:: Dataset excerpts
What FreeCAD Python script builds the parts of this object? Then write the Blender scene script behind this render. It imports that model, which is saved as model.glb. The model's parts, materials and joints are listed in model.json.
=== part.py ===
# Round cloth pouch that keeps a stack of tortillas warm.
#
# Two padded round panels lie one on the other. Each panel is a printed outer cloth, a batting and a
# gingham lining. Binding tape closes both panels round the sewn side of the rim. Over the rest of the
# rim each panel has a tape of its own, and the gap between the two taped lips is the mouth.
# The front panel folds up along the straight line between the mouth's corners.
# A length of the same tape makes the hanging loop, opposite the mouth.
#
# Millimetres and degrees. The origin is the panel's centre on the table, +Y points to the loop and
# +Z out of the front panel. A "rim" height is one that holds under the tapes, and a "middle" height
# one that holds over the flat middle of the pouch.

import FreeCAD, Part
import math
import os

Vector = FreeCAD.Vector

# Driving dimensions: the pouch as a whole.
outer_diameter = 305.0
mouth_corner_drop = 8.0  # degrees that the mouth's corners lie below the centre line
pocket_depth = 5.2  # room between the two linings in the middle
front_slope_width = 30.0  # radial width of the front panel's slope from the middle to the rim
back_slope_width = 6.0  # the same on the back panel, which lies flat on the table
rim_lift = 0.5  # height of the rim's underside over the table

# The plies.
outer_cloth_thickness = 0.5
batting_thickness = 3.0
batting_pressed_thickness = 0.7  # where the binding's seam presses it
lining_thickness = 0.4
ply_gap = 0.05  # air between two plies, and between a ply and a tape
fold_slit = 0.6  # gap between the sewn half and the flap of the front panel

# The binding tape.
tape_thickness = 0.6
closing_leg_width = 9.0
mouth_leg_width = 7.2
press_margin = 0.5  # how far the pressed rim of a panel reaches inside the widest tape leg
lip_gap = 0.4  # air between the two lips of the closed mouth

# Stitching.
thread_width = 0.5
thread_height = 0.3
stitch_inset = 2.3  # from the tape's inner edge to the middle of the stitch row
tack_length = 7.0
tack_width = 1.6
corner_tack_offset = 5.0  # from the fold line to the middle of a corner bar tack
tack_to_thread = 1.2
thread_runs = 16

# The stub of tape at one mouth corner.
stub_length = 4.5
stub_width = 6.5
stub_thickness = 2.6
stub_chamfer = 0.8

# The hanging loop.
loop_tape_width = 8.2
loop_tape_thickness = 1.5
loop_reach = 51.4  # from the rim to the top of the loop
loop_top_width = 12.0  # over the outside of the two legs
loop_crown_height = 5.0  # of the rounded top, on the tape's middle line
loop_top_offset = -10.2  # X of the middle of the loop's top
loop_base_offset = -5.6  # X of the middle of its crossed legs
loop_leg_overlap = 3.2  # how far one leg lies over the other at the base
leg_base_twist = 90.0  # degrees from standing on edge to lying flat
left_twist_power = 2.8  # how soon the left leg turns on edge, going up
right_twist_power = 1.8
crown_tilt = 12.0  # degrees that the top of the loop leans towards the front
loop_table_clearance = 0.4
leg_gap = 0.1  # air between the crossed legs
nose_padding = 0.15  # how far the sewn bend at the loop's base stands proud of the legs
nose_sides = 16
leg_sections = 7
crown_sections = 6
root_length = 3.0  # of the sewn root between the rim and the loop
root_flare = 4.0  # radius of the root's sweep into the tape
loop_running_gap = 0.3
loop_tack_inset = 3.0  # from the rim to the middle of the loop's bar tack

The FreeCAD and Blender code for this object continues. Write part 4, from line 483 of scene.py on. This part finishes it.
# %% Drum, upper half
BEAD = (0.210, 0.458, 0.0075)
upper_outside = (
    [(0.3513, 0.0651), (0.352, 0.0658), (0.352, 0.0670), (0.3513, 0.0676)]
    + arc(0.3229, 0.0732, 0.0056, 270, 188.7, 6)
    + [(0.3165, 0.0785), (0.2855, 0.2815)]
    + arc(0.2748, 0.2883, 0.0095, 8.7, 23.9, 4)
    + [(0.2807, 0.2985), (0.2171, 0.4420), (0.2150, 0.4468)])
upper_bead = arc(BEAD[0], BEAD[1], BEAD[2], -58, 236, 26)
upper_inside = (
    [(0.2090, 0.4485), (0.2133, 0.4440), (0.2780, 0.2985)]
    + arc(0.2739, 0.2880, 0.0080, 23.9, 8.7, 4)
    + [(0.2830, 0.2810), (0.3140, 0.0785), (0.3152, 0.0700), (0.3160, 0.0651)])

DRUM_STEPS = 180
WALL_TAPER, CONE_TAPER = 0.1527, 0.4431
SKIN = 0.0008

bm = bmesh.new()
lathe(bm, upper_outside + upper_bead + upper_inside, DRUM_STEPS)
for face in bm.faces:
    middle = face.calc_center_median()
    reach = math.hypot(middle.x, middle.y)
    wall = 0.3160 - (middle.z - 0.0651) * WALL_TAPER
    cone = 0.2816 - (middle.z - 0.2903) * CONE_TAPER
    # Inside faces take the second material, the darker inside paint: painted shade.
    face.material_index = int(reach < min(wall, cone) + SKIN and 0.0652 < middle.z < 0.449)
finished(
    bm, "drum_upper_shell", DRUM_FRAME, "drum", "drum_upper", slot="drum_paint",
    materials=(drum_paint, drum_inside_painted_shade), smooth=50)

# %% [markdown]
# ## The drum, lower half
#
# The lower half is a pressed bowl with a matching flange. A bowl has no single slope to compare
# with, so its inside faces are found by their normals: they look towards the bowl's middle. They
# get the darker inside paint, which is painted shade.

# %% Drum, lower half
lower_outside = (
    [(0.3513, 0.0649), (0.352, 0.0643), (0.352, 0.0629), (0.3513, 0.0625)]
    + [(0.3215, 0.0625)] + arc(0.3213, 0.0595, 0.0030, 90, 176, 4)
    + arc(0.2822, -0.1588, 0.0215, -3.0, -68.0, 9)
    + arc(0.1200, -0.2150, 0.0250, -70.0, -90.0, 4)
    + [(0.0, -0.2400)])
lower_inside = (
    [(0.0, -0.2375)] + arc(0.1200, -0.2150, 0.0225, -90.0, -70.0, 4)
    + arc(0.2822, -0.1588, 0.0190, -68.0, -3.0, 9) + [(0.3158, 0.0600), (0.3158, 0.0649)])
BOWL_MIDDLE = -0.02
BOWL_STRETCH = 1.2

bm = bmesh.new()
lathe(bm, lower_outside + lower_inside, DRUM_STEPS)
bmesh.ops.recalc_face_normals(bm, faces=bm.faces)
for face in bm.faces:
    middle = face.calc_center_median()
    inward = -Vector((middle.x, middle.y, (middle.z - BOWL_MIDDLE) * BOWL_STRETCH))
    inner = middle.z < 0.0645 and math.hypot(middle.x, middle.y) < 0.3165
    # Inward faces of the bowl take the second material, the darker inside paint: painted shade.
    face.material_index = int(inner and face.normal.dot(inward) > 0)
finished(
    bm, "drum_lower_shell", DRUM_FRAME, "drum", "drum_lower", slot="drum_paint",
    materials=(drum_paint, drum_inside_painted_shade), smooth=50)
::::
Exercise aim: Please copy exactly the lines from the first line of the records above through the line containing "rim_lift = 0.5", including both, and nothing more.

Problem solution:
What FreeCAD Python script builds the parts of this object? Then write the Blender scene script behind this render. It imports that model, which is saved as model.glb. The model's parts, materials and joints are listed in model.json.
=== part.py ===
# Round cloth pouch that keeps a stack of tortillas warm.
#
# Two padded round panels lie one on the other. Each panel is a printed outer cloth, a batting and a
# gingham lining. Binding tape closes both panels round the sewn side of the rim. Over the rest of the
# rim each panel has a tape of its own, and the gap between the two taped lips is the mouth.
# The front panel folds up along the straight line between the mouth's corners.
# A length of the same tape makes the hanging loop, opposite the mouth.
#
# Millimetres and degrees. The origin is the panel's centre on the table, +Y points to the loop and
# +Z out of the front panel. A "rim" height is one that holds under the tapes, and a "middle" height
# one that holds over the flat middle of the pouch.

import FreeCAD, Part
import math
import os

Vector = FreeCAD.Vector

# Driving dimensions: the pouch as a whole.
outer_diameter = 305.0
mouth_corner_drop = 8.0  # degrees that the mouth's corners lie below the centre line
pocket_depth = 5.2  # room between the two linings in the middle
front_slope_width = 30.0  # radial width of the front panel's slope from the middle to the rim
back_slope_width = 6.0  # the same on the back panel, which lies flat on the table
rim_lift = 0.5  # height of the rim's underside over the table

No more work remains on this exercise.